Boten waren eingetroffen, machten Lärm, der Kaiser musste weiterreisen. Allerdings fand er zuvor die Zeit, seiner Gattin zuzuhören, die ihm ihren Traum erzählte. Und Otto der Große ließ sich von diesem Traum inspirieren. Er verlieh Graf Anselm das Recht, auf dem Wiesenstück, das seine Frau im Traum geschaut hatte, einen Markt abzuhalten. Anselm wusste, dass es sich bei diesem Stück nur um jenen Flecken im Schönbuch handeln konnte, der beim Volk „zu Mauren“ genannt wurde. Die gotische Wasserburg, die an diesem Ort entstand, wurde erst viel später, im 14. Jahrhundert, erwähnt. „Es ward also künftig allda ein Markt gehalten alle Jahre drei Tage lang zu des Kaisers Gedächtnis. Graf Anselm erhob einen kräftigen Marktzoll und gedachte dabei dankbar der Milde seines edlen Kaisers und Herrn.“

Auch das klingt ein wenig nach Marketing. Die Natur, vor allem die Höhe von Dagersheim, wird in der Maurener Gründungssage allerdings sehr schön beschrieben: „Zu beiden Seiten stand mannshoch reifendes Korn.

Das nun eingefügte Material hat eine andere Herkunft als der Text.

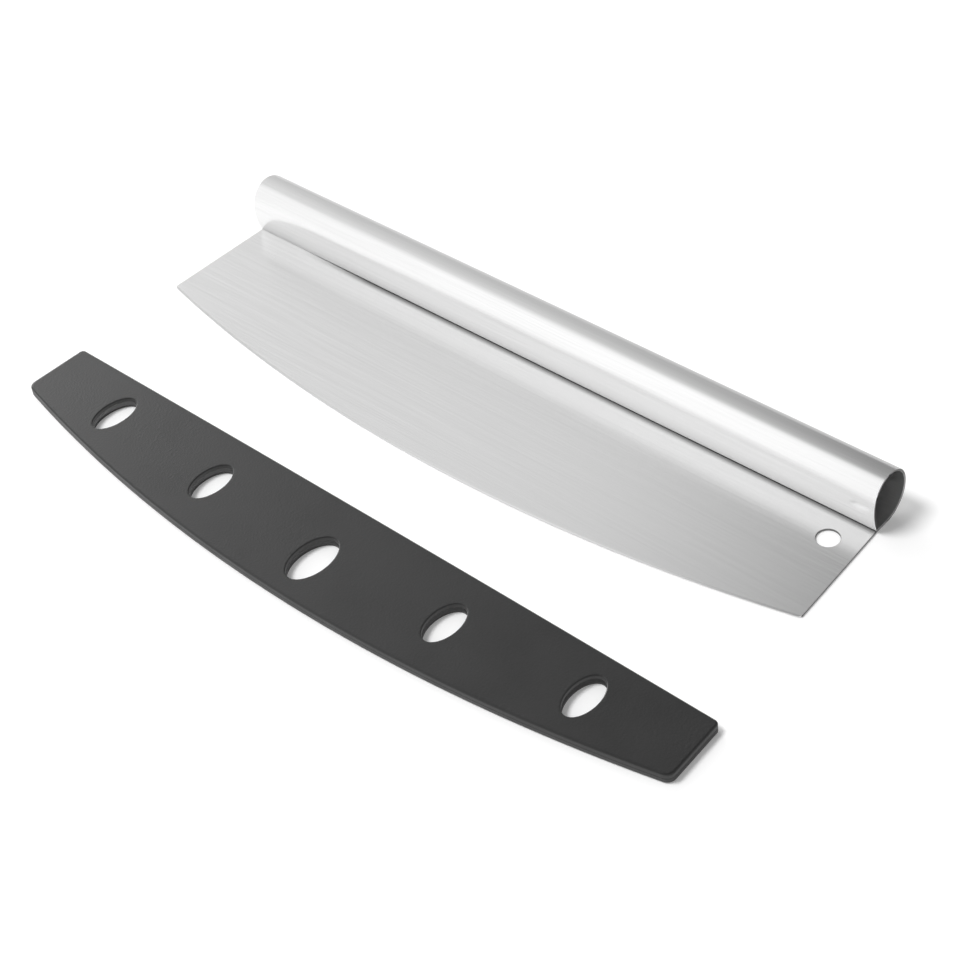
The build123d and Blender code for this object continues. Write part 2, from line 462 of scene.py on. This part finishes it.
def windowedShellTree():
    # Cover shell: a flat face filled between the outline and its oval windows, with swept rims
    tree = bpy.data.node_groups.new("windowedShell", "GeometryNodeTree")
    face = tree.interface
    face.new_socket("Window Points", in_out="INPUT", socket_type="NodeSocketGeometry")
    for name in ("Outline", "Rim Profile", "Window Profile"):
        face.new_socket(name, in_out="INPUT", socket_type="NodeSocketObject")
    for name in ("Face Height", "Seam Height", "Window Growth"):
        face.new_socket(name, in_out="INPUT", socket_type="NodeSocketFloat")
    face.new_socket("Window Resolution", in_out="INPUT", socket_type="NodeSocketInt")
    face.new_socket("Material", in_out="INPUT", socket_type="NodeSocketMaterial")
    face.new_socket("Geometry", in_out="OUTPUT", socket_type="NodeSocketGeometry")
    given = tree.nodes.new("NodeGroupInput").outputs

    def curveOf(name):
        info = addNode(tree, "GeometryNodeObjectInfo", Object=given[name])
        return addNode(tree, "GeometryNodeMeshToCurve", Mesh=info.outputs["Geometry"]).outputs["Curve"]

    def attribute(name):
        node = addNode(tree, "GeometryNodeInputNamedAttribute", {"data_type": "FLOAT"}, Name=name)
        return next(o for o in node.outputs if o.name == "Attribute" and o.enabled)

    # windows: a circle on each point, scaled and leant by the point's own values
    circle = addNode(tree, "GeometryNodeCurvePrimitiveCircle", Resolution=given["Window Resolution"],
                     Radius=1.0)
    growth = given["Window Growth"]
    size = addNode(tree, "ShaderNodeCombineXYZ", X=calculated(tree, "ADD", attribute("halfWidth"), growth),
                   Y=calculated(tree, "ADD", attribute("halfHeight"), growth), Z=1.0)
    turn = addNode(tree, "ShaderNodeCombineXYZ", X=0.0, Y=0.0, Z=attribute("lean"))
    windows = addNode(tree, "GeometryNodeInstanceOnPoints", Points=given["Window Points"],
                      Instance=circle.outputs["Curve"], Rotation=turn.outputs[0], Scale=size.outputs[0])
    windowCurves = addNode(tree, "GeometryNodeRealizeInstances", Geometry=windows.outputs[0]).outputs[0]
    outline = curveOf("Outline")
    lift = addNode(tree, "ShaderNodeCombineXYZ", X=0.0, Y=0.0, Z=given["Face Height"]).outputs[0]

    def swept(curve, profile):
        upright = addNode(tree, "GeometryNodeSetCurveNormal", {"mode": "Z_UP"}, Curve=curve)
        sweep = addNode(tree, "GeometryNodeCurveToMesh", Curve=upright.outputs[0],
                        Profile_Curve=curveOf(profile))
        return addNode(tree, "GeometryNodeSetPosition", Geometry=sweep.outputs[0], Offset=lift).outputs[0]

    def joined(*parts):
        node = tree.nodes.new("GeometryNodeJoinGeometry")
        for part in reversed(parts):
            tree.links.new(part, node.inputs[0])
        return node.outputs[0]

    borders = joined(outline, windowCurves)
    plate = addNode(tree, "GeometryNodeFillCurve", Curve=borders)
    plate = addNode(tree, "GeometryNodeSetPosition", Geometry=plate.outputs[0], Offset=lift).outputs[0]
    bands = joined(swept(outline, "Rim Profile"), swept(windowCurves, "Window Profile"))
    # the far side is filled from the bands' own last edges
    position = tree.nodes.new("GeometryNodeInputPosition").outputs[0]
    place = addNode(tree, "ShaderNodeSeparateXYZ", Vector=position)
    level = addNode(tree, "FunctionNodeCompare", {"data_type": "FLOAT", "operation": "EQUAL"},
                    A=place.outputs["Z"], B=given["Seam Height"], Epsilon=weldDistance)
    far = addNode(tree, "GeometryNodeMeshToCurve", Mesh=bands, Selection=level.outputs[0])
    back = addNode(tree, "GeometryNodeFillCurve", Curve=far.outputs[0])
    backLift = addNode(tree, "ShaderNodeCombineXYZ", X=0.0, Y=0.0, Z=given["Seam Height"]).outputs[0]
    flat = addNode(tree, "GeometryNodeSetPosition", Geometry=back.outputs[0], Offset=backLift).outputs[0]
    solid = addNode(tree, "GeometryNodeMergeByDistance", Geometry=joined(plate, bands, flat),
                    Distance=weldDistance)
    whole = addNode(tree, "GeometryNodeRealizeInstances", Geometry=solid.outputs[0]).outputs[0]
    painted = addNode(tree, "GeometryNodeSetMaterial", Geometry=whole, Material=given["Material"])
    addNode(tree, "NodeGroupOutput", Geometry=painted.outputs[0])
    return tree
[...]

Darüber her leuchtende blühende Mohnfelder im Glast des Mittags. Tiefblau stand der Sommerhimmel hinter weißen Wolkenschiffen.“ Ein leichter Wind erhob sich, als der Kaiser vorüber ritt: „Er strich über die Ackerbreiten hin, und es neigten sich die abertausend körnerschweren Ähren und die blütengekrönten Häupter des Mohns vor dem edlen Herrscherpaare.“ Und siehe da, auch das noch: „Eine Lerche stieg jubilierend himmelwärts.“

Das Geschichtsbuch „Der Häseltrog“

Serie
 Unter dem Titel „Der Häseltrog“ gab der Heimatgeschichtsverein für Schönbuch und Gäu im Jahr 1950 seine erste Publikation heraus. Gesammelt und bearbeitet wurden die Sagen von Eberhard Benz, die Illustrationen stammen von Waltraut Jasper. 1993 brachte der Verlag des Böblinger Boten eine Faksimile-Ausgabe heraus, die ebenfalls vergriffen ist. In einer Reihe unregelmäßiger Beiträge wollen wir den Geschichten aus dem Häseltrog nachspüren.

Beginn
„Das ist alles geschehen unter dem Himmel unserer Heimat, der sich über Gäu und Schönbuch wölbt, und unter den Wolken, die sich im Häseltrog spiegeln. Manche solcher Mären haben wir gesammelt und aufgeschrieben. Vernehmet sie nun, Ihr Lieben, zu eurer Ergötzung.“ So leitete Eberhard Benz damals seine Sammlung der Sagen ein.

Brunnen
Der der Publikation den Namen gebende „Häseltrog“ ist ein historischer Brunnen unterhalb der Burg Kalteneck in Holzgerlingen gelegen. Der Name soll von Haselbüschen stammen, die die Quelle, aus der der Sage nach Kinder entsprangen, einst umrahmt haben sollen.